Be sure to probe when you hear the term “commercial experience.”  It’s important to realize that commercial real estate is a related but a much different specialty than business brokerage, and it primarily comes down to the representation of the business owner versus the landlord or investor.  Listen for experience from business brokers or intermediaries who have represented other business owners in the sale of their business with and without real estate ownership.

For example, placing a tenant into a commercial space to open a new restaurant is vastly different than helping an owner sell his or her restaurant to a new owner and assigning the lease.


According to previous IBBA’s MarketPulse Surveys, more than fifty percent of businesses that sell for under $1M are purchased by buyers within 20 miles.  The pattern shifts as deals get larger, and it’s only for deals valued in the $2M-$50M range that more buyers come from farther than 100 miles than within 20 miles.

What this means for the business owner is that shopping locally for an intermediary will probably yield the best results unless the business is a very large transaction.  Local

intermediaries know the business buyers in the market and can be on site for buyer/owner meetings.  They also know local licensing laws and have deal partners such as bankers and attorneys who can facilitate the closing of a transaction.


Great business brokers or intermediaries invest in their education and their careers and that often translates into credentialing.  There are many credentials that business intermediaries can achieve, but some of the most respected ones include the CBI, the CM&AP, the CM&AA, and the M&AMI.  There are many others, so be sure to research any credential by going to the credentialing bodies that provide them.  Some can be achieved over a weekend while others take years to accomplish.

Association Affiliations

Affiliations with brokerage associations indicate that an intermediary has made a commitment to their field as a career.  More importantly, most associations including the International Business Brokers Association (IBBA) and their local affiliates not only require members to abide by ethical standards, but offer educational opportunities and will remove members who violate their ethical standards.

Look for a “Member in Good Standing” status to ensure the intermediary you are considering to sell your business has not violated the ethical standards of their brokerage associations.


Finally, great intermediaries get great reviews.  And while business sales are confidential, after the deal is done most happy clients are quick to share the good word about their experience with their advisors on social media.  And it goes the other way as well.

Don’t forget to Google the intermediary and their firm and check their ratings with your local Better Business Bureau in addition to your favorite social media review sites.  Look for real reviews from actual clients who utilized seller representation services of the firm they are reviewing.  Unfortunately, there’s often a lot of noise in these public forums.

As an anecdotal story, I know an intermediary who competed against a commercial real estate broker for a business engagement to sell a business.
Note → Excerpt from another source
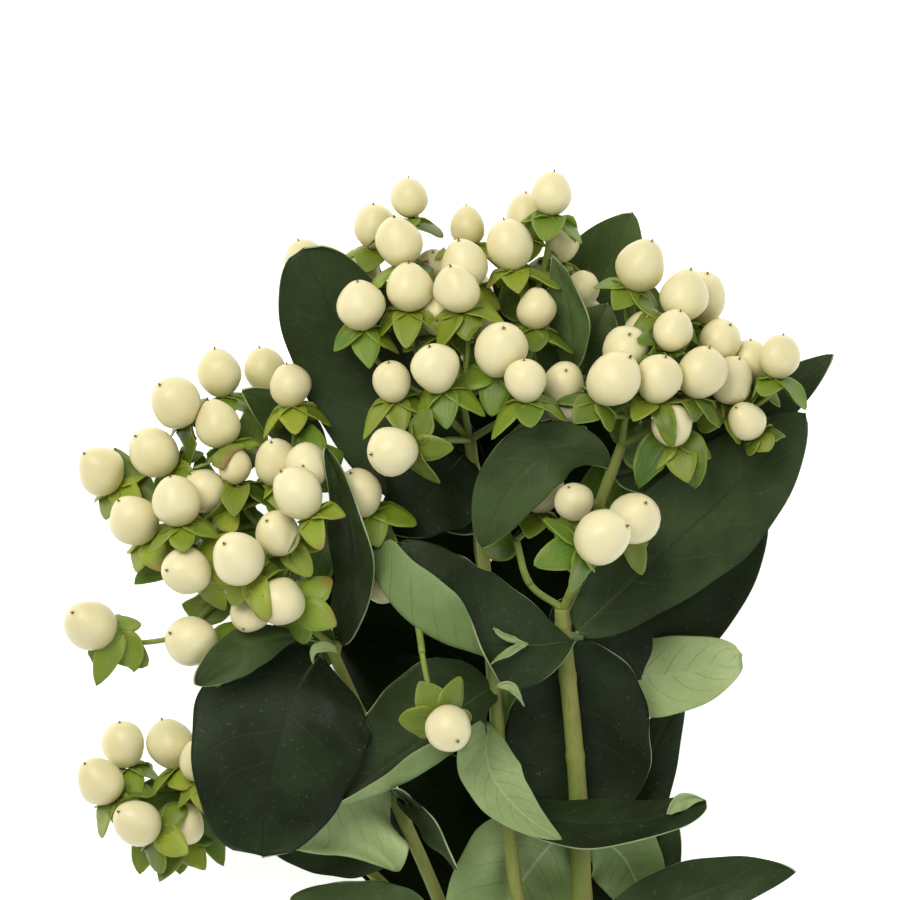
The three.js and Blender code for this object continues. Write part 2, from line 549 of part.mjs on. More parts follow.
// A leaf from its net: an upper and a lower sheet, closed at the foot, the tip and round the edge.
function leafSolid(net) {
  const at = (i, j) => net[i * (COLUMNS + 1) + j];
  const faceAt = (i, j) => {
    const along = at(Math.min(ROWS, i + 1), j).clone().sub(at(Math.max(0, i - 1), j));
    const r = Math.min(ROWS - 1, Math.max(1, i));
    const across = at(r, Math.min(COLUMNS, j + 1)).clone().sub(at(r, Math.max(0, j - 1)));
    return new THREE.Vector3().crossVectors(across, along).normalize();
  };
  const points = [];
  const index = [[], []];
  for (const [layer, sign] of [[0, 1], [1, -1]]) {
    for (let i = 0; i <= ROWS; i++) {
      const pole = i === 0 || i === ROWS;
      for (let j = 0; j <= COLUMNS; j++) {
        if (pole && j > 0) {
          index[layer].push(points.length - 1);
          continue;
        }
        const middle = pole ? COLUMNS / 2 : j;
        const face = faceAt(i, middle);
        const p = at(i, middle).clone().addScaledVector(face, (sign * BLADE) / 2);
        const top = sign * face.z > 0;
        if (at(i, middle).z < 1.1 * TABLE_LEAF) p.z = top ? BLADE : 0;
        p.z = Math.max(p.z, top ? BLADE : 0);
        index[layer].push(points.length);
        points.push(p);
      }
    }
  }
  const faces = [];
  const quad = (a, b, c, d) => faces.push(...[[a, b, c], [a, c, d]].filter((f) => new Set(f).size === 3));
  const name = (layer, i, j) => index[layer][i * (COLUMNS + 1) + j];
  for (let i = 0; i < ROWS; i++) {
    for (let j = 0; j < COLUMNS; j++) {
      quad(name(0, i, j), name(0, i, j + 1), name(0, i + 1, j + 1), name(0, i + 1, j));
      quad(name(1, i, j), name(1, i + 1, j), name(1, i + 1, j + 1), name(1, i, j + 1));
    }
    quad(name(1, i, 0), name(0, i, 0), name(0, i + 1, 0), name(1, i + 1, 0));
    quad(name(1, i + 1, COLUMNS), name(0, i + 1, COLUMNS), name(0, i, COLUMNS), name(1, i, COLUMNS));
  }
  return solid({ points, faces });
}

// Balls over a leaf's sheet, which later leaves lie on.
function sheetBalls(net) {
  return samplesOf(5).map((s) => ({ centre: placeOf(s, net), radius: 1.0, under: true }));
}

// The biggest body of a solid: what a cut leaves loose is dropped.
function biggest(body) {
  const kept = body.decompose().reduce((best, b) => (b.volume() > best.volume() ? b : best));
  return kept.simplify(SMALL);
}

function meshOf(body, name, finish) {
  const mesh = body.getMesh();
  const geometry = new THREE.BufferGeometry();
  geometry.setAttribute("position", new THREE.BufferAttribute(new Float32Array(mesh.vertProperties), 3));
  geometry.setIndex(new THREE.BufferAttribute(new Uint32Array(mesh.triVerts), 1));
  geometry.computeVertexNormals();
  const [color, roughness] = FINISH[finish];
  const material = new THREE.MeshStandardMaterial({ color, roughness, metalness: 0 });
  const made = new THREE.Mesh(geometry, material);
  made.name = name;
  made.position.set(-ORIGIN[0], -ORIGIN[1], 0);
  return made;
}

function buildStem() {
  const shoots = Object.values(SHOOTS);
  const balls = shoots.flatMap(([points, foot, tip]) => {
    return ballsAlong(curveOf(points), (t) => mix(foot, tip, t), 1.5);
  });
  const body = wasm.Manifold.union(shoots.map((s) => shoot(s)));
  const seat = wasm.Manifold.union(shoots.map((s) => shoot(s, SEAT)));
  return { body, seat, balls };
}

const hypericum = new THREE.Group();
const stem = buildStem();
hypericum.add(meshOf(biggest(stem.body), "stem", "stem"));

const taken = [...stem.balls];
Object.entries(SPRAYS).forEach(([name, spray], i) => {
  const made = buildSpray(spray, 1000 * i);
  taken.push(...made.balls);
  hypericum.add(meshOf(biggest(made.body.subtract(stem.seat)), name, "berry"));
});

for (const [name, own] of Object.entries(LEAVES)) {
  const leaf = { ...LEAF, ...own };
  const net = settledNet(leaf, taken);
  taken.push(...sheetBalls(net));
  hypericum.add(meshOf(biggest(leafSolid(net).subtract(stem.seat)), name, leaf.finish));
}

export default hypericum;
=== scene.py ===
"""A cut hypericum stem lying on a pale table: ivory berries on green calyces, dark leaves with pale undersides
and a forked stem. The drawing below is in millimetres, its tips towards +Y; to_frame() gives metres."""
import math

import bpy
import numpy as np
from mathutils import Matrix, Vector


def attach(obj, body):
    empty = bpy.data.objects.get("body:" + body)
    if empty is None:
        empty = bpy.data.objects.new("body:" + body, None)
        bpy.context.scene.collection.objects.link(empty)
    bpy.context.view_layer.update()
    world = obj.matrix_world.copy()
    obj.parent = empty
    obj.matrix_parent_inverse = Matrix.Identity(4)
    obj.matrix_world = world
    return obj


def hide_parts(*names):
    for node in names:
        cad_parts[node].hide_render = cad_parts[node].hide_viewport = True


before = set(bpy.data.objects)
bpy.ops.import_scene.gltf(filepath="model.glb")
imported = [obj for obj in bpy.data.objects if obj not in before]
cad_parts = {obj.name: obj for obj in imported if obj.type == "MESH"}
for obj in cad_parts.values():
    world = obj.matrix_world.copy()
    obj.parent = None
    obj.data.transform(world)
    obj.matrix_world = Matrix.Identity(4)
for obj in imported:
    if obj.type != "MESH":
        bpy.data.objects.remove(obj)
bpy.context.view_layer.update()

MM = 0.001
DRAWING_ORIGIN = np.array([0.0, -18.3, 0.0])  # where the frame's origin lies on the drawing

# The solids' own sizes, which place every piece.
BLADE_SOLID = 0.8  # thickness of a leaf's solid
CLEAR = 0.7  # room that a leaf keeps from what it passes
STALK = 0.75  # radius of a berry's stalk
FORK_STALK = 1.0  # radius of the stalks between forks
SEPAL = 9.5
SEPAL_HALF = 3.0
BERRY_LONG = 1.1  # a berry's half length over its radius
TABLE_LEAF = BLADE_SOLID / 2
ROWS = 7
COLUMNS = 4

# Finer sizes that only the finished pieces have.
BLADE = 0.42  # thickness of a leaf
SEPAL_BLADE = 0.3
BERRY_TALL = 1.25  # from a berry's middle to its tip, over its radius
BLADE_ALONG = 72
BLADE_ACROSS = 36
SEPAL_ALONG = 8
SEPAL_ACROSS = 4

# Each shoot: points, radius at its foot, radius at its tip.
SHOOTS = {
    "main": ([[37.5, -218, 3.0], [36.5, -150, 8], [35, -85, 18], [33, 0, 38], [32.4, 20, 43], [31, 40, 47],
              [28.8, 62, 52], [28, 73, 56]], 3.0, 1.9),
    "middle": ([[34.6, -72, 21], [24, -32, 29], [17, 0, 37], [14, 25, 42], [12, 42, 45], [10, 65, 48],
                [8, 90, 52], [5, 115, 60]], 1.9, 1.5),
    "left": ([[35, -98, 15.5], [16, -48, 20], [-3, 0, 29], [-13, 23, 34], [-22, 45, 40], [-29, 61, 46],
              [-30, 64, 48]], 1.8, 1.4),
    "lower_left": ([[6, -24, 24], [-8, -6, 22], [-24, 10, 22], [-40, 20, 24], [-56, 26, 30]], 1.5, 1.2),
    "inner_left": ([[-29, 60, 45], [-25, 80, 49], [-27, 98, 49], [-32, 110, 50]], 1.2, 0.9),
    "right": ([[28, 71, 55], [35, 88, 61], [37, 98, 63], [43, 114, 66]], 1.5, 1.3),
    "back": ([[34.2, -62, 23], [27, -36, 16], [20, -5, 13], [12, 50, 11], [7, 92, 11], [6, 104, 13]], 1.6, 1.3),
}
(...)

The owner nearly chose the real estate agent because he told him he could get his business sold and offered a below market commission.

The business owner distrusted the discount broker and ended up choosing the business intermediary.  Five months later, the business intermediary had a buyer under contract and they were conducting due diligence on the way to closing the deal.  Concurrently, the real estate broker was deported.  Had the owner chosen the first option to represent him, closing his deal would have been much more challenging!

For business owners seeking a business broker or intermediary to sell their likely most valuable asset, it’s often easy to pick the most convenient option.  But this final decision for your business may be one of the most important ones you make. Not just for your business, but for your financial future.

You can only sell your business once, so take the time and do the research to choose the right business broker or intermediary.  The one you choose can make all the difference when it comes to a comfortable retirement, or for the capital you need to begin your next business venture!